Bulgarian revolutionary

Vladimir Boyadzhiev (Владимир Бояджиев; Владимир Бојаџиев, 30 September, 1869 – 3 August, 1956) was a Bulgarian revolutionary, member of the Internal Macedonian-Adrianople Revolutionary Organization (IMARO). On the eve of the Ilinden-Preobrazhenie Uprising, he was appointed director of the schools in Ohrid and was elected to lead the revolutionary committee.

==Biography==
Boyadzhiev was born in 1869 in Ohrid, at that time in the Ottoman Empire. In 1893 he graduated in history at the Sofia University in Bulgaria and then went on to work as a teacher in Skopje, Seres, Adrianople and other towns. He taught at the Bulgarian Boy's High School in Adrianople. He joined IMARO and was a member of the Adrianople Revolutionary Committee from 1897 till 1898. Later, he became a member of the District Revolutionary Committee in his hometown Ohrid, where he was a teacher.

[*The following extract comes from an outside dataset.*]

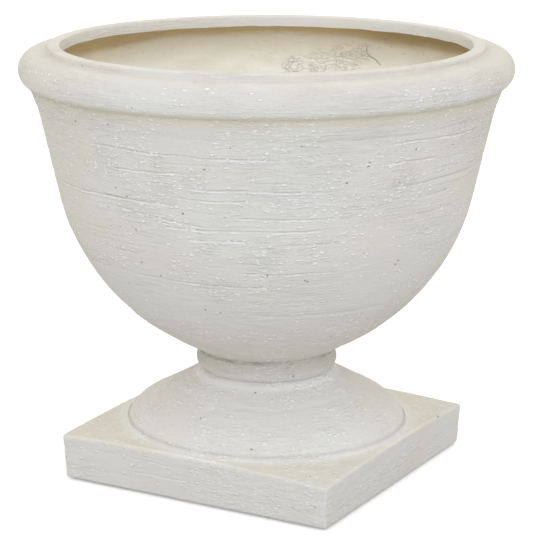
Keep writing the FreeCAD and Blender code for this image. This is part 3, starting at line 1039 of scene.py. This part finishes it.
def makeHexagon(flats, bottom, top, chamfer, bore=0.0):   # corners turned off top and bottom
    reach = flats / math.sqrt(3)
    deselectAll()
    bpy.ops.mesh.primitive_cylinder_add(vertices=6, radius=reach, depth=top - bottom,
                                        location=(0, 0, (bottom + top) / 2))
    block = bpy.context.object
    applyPlace()
    pen = startOutline(bore, bottom)
    face = flats * hexShape["face"]
    reach += hexShape["spare"]
    rise = (reach - face) * math.tan(math.radians(hexShape["slope"]))
    drawRounded(pen, [
        (face, bottom, 0),
        (reach, bottom + (rise if chamfer == 'BOTH' else 0.0), 0),
        (reach, top - rise, 0), (face, top, 0), (bore, top, 0)], 0.001)
    if bore > 0:
        drawTo(pen, bore, bottom)
    cutAway(block, turnOutline(pen, 96, 20), 'INTERSECT')
    applyModifier(block, 'BEVEL', width=hexShape["bevel"], segments=2, limit_method='ANGLE')
    shadeSmooth(block, 28)
    return block


def makeThread(shape, start):   # one turn is drawn and repeated
    root = shape["core"] - 0.0003
    pen = startOutline(root, start)
    drawTo(pen, shape["shank"], start + shape["pitch"] * 0.42)
    drawTo(pen, shape["shank"], start + shape["pitch"] * 0.52)
    drawTo(pen, root, start + shape["pitch"] * 0.94)
    drawTo(pen, root, start)
    thread = pen[0]
    mergePoints()
    objectMode()
    applyModifier(thread, 'SCREW', steps=32, render_steps=32, screw_offset=shape["pitch"],
                  iterations=shape["threadTurns"] - 1)
    editMode()
    bpy.ops.mesh.select_all(action='DESELECT')
    bpy.ops.mesh.select_non_manifold()
    bpy.ops.mesh.fill_holes(sides=8)
    faceOutwards()
    objectMode()
    shadeSmooth(thread, 30)
    return thread


def makeBolt(shape):
    low, high = seat["tie_bolts"]
    headBottom = high.z - shape["headHeight"]
    threadTop = low.z + 0.0008 + shape["threadTurns"] * shape["pitch"]
    pen = startOutline(0.0, low.z)
    drawRounded(pen, [
        (shape["core"], low.z, 0.0005), (shape["core"], threadTop, 0),
        (shape["shank"], threadTop + 0.0008, 0), (shape["shank"], headBottom + 0.0003, 0),
        (0.0, headBottom + 0.0003, 0)], 0.0002)
    shank = turnOutline(pen, 48, 40)
    thread = makeThread(shape, low.z + shape["threadStart"])
    return joinPieces([makeHexagon(shape["headFlats"], headBottom, high.z, 'TOP'), shank, thread])


def makeHardware(shape):
    for name, node, radius, finish, slot, edge in (
            ("washer_upper", "upper_washers", shape["washer"], zincSteel, "zinc_steel", 0.0003),
            ("washer_lower", "lower_washers", shape["washer"], zincSteel, "zinc_steel", 0.0003),
            ("seal_ring", "sealing_washers", shape["seal"], blackRubber, "black_rubber", 0.0005)):
        low, high = seat[node]
        washer = makeWasher(radius, low.z, high.z, shape["bore"], edge)
        setAtBolts(washer, name, finish, node)
    setAtBolts(makeBolt(shape), "bolt_set", zincSteel, "tie_bolts")
    low, high = seat["tie_nuts"]
    nut = makeHexagon(shape["headFlats"], low.z, high.z, 'BOTH', shape["shank"] - 0.0003)
    setAtBolts(nut, "nut_set", zincSteel, "tie_nuts")


makeHardware(boltShape)


# The drain plug and the foot pads, black rubber.

plugShape = {
    "tip": 0.0115, "top": 0.0127, "flange": 0.019, "waist": 0.0045, "grip": 0.0065,
    "gripHeight": 0.0135, "hollow": 0.003, "columns": 120,
}


def makePlug(shape):
    low, high = seat["drain_plug"]
    floor = high.z - shape["gripHeight"]
    tip = shape["tip"]
    top = shape["top"]
    waist = shape["waist"]
    grip = shape["grip"]
    pen = startOutline(0.0, low.z + shape["hollow"])   # hollow underneath, as moulded stoppers are
    drawRounded(pen, [
        (tip - 0.004, low.z + shape["hollow"], 0.002),
        (tip - 0.003, low.z, 0.0008),
        (tip, low.z, 0.001),
        (tip + 0.0005, floor - 0.0115, 0.0004),
        (top - 0.001, floor - 0.011, 0.0004),   # two sealing lips
        (top - 0.0002, floor - 0.006, 0.0004),
        (top - 0.0007, floor - 0.0054, 0.0004),
        (top, floor - 0.001, 0.0003),
        (top, floor, 0.0004),
        (shape["flange"], floor, 0.0006),
        (shape["flange"], floor + 0.0032, 0.0012),
        (grip + 0.003, floor + 0.0035, 0.0012),
        (waist, floor + 0.0036, 0.0014),
        (waist, floor + 0.0085, 0.0012),
        (grip, floor + 0.0092, 0.001),
        (grip, high.z, 0.0014),
        (grip - 0.003, high.z, 0.0008),   # a dimple in the grip
        (grip - 0.0036, high.z - 0.0008, 0.0006),
        (0.0, high.z - 0.0008, 0)], 0.00035)
    divideOutline(pen, 0.0012)
    return turnOutline(pen, shape["columns"], 40)


finishPiece(makePlug(plugShape), "plug_stopper", blackRubber, "plug", "drain_plug")

padShape = {"radius": 0.01, "edge": 0.0005, "groove": 0.006, "grooveDepth": 0.0004, "columns": 72}


def makePads(shape):
    for node in [name for name in seat if name.startswith("foot_pad")]:
        low, high = seat[node]
        raised = low.z + shape["grooveDepth"]
        pen = startOutline(0.0, raised)
        drawRounded(pen, [
            (shape["groove"] - 0.001, raised, 0.0003),
            (shape["groove"], low.z, 0.0003),
            (shape["radius"], low.z, shape["edge"]),
            (shape["radius"], high.z, shape["edge"]),
            (0.0, high.z, 0)], 0.0002)
        divideOutline(pen, 0.0012)
        pad = turnOutline(pen, shape["columns"], 40)
        middle = (low + high) / 2
        bpy.ops.transform.translate(value=(middle.x, middle.y, 0))
        name = node.replace("foot_pad", "rubber_pad")
        finishPiece(pad, name, blackRubber, "urn", node)


makePads(padShape)
print("hardware, plug and pads made")


# Stage, lights and camera.

stageLook = {
    "floorSize": 24.0, "floorTone": 0.62, "floorGlow": 0.24, "floorSeen": 0.92,
    "sky": 1.03, "skyTint": (1.0, 0.968, 0.912, 1),
    "sunStrength": 0.78, "sunTint": (0.76, 0.91, 1.22), "sunAngle": 50, "sunFrom": (0.5, -0.87, 0.42),
    "cameraAt": (1.05, -1.839, 0.7418), "cameraTilt": 75.939, "cameraTurn": 29.63,
    "lens": 138.25, "sensor": 36,
}


def makeStage(look):
    deselectAll()
    bpy.ops.mesh.primitive_plane_add(size=look["floorSize"], location=(0, 0, 0))
    floor = bpy.context.object
    floor.name = "floor"
    material = bpy.data.materials.new("paleFloor")
    material.use_nodes = True
    tree = material.node_tree
    tree.nodes.clear()
    path = tree.nodes.new("ShaderNodeLightPath").outputs
    matt = addNode("ShaderNodeBsdfDiffuse", {"Color": (*[look["floorTone"]] * 3, 1)}, tree)
    white = addNode("ShaderNodeBsdfDiffuse", {"Color": (*[look["floorSeen"]] * 3, 1)}, tree)
    glow = addNode("ShaderNodeEmission", {"Strength": look["floorGlow"]}, tree)
    seen = addNode("ShaderNodeAddShader", {0: glow.outputs[0], 1: white.outputs[0]})
    mix = addNode("ShaderNodeMixShader", {0: path["Is Camera Ray"], 1: matt.outputs[0],
                                          2: seen.outputs[0]})
    addNode("ShaderNodeOutputMaterial", {"Surface": mix.outputs[0]})
    floor.data.materials.append(material)


def makeWorld(look):   # white where it is seen, a warm sky where it lights
    world = bpy.data.worlds.new("softWorld")
    bpy.context.scene.world = world
    world.use_nodes = True
    tree = world.node_tree
    tree.nodes.clear()
    path = tree.nodes.new("ShaderNodeLightPath").outputs
    sky = addNode("ShaderNodeBackground", {"Color": look["skyTint"], "Strength": look["sky"]}, tree)
    backdrop = addNode("ShaderNodeBackground", {"Color": (1, 1, 1, 1), "Strength": 1.0}, tree)
    seen = larger(path["Is Camera Ray"], larger(path["Is Glossy Ray"], path["Is Transmission Ray"]))
    mix = addNode("ShaderNodeMixShader", {0: seen, 1: sky.outputs[0], 2: backdrop.outputs[0]})
    addNode("ShaderNodeOutputWorld", {"Surface": mix.outputs[0]})


def makeSun(look):
    deselectAll()
    bpy.ops.object.light_add(type='SUN', location=look["sunFrom"])
    sun = bpy.context.object
    sun.name = "softSun"
    sun.data.energy = look["sunStrength"]
    sun.data.color = look["sunTint"]
    sun.data.angle = math.radians(look["sunAngle"])
    sun.rotation_euler = (-Vector(look["sunFrom"])).to_track_quat('-Z', 'Y').to_euler()


def makeCamera(look):
    deselectAll()
    turn = (math.radians(look["cameraTilt"]), 0, math.radians(look["cameraTurn"]))
    bpy.ops.object.camera_add(location=look["cameraAt"], rotation=turn)
    camera = bpy.context.object
    camera.data.lens = look["lens"]
    camera.data.sensor_width = look["sensor"]
    bpy.context.scene.camera = camera


makeStage(stageLook)
makeWorld(stageLook)
makeSun(stageLook)
makeCamera(stageLook)
bpy.context.scene.view_settings.view_transform = 'Standard'
print("stage, lights and camera ready")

After the Ilinden-Preobrazhenie Uprising he was arrested by the Ottoman Authorities in 1904 and in the spring of 1905 was sentenced to four years in prison. He was released due to the general amnesty, announced in 1908 after the Young Turk revolution. Between 1908 and 1912, he taught at the Classical Boys' High School in Bitola. In 1912 he moved to The Kingdom of Bulgaria and became the principal of the High School in Kostenets. Later he taught at the Boys' High School in Pleven (14 years), where he also served as the regional school inspector. Later he became the principal of the High School in Dolni Dabnik. In 1931 he moved to Sofia. Boyadzhiev was awarded the Order of Civil Merit

He had four children, including Elena Boyadzhieva Stantcheva, translator and wife of Bulgarian poet and writer Lachezar Stanchev.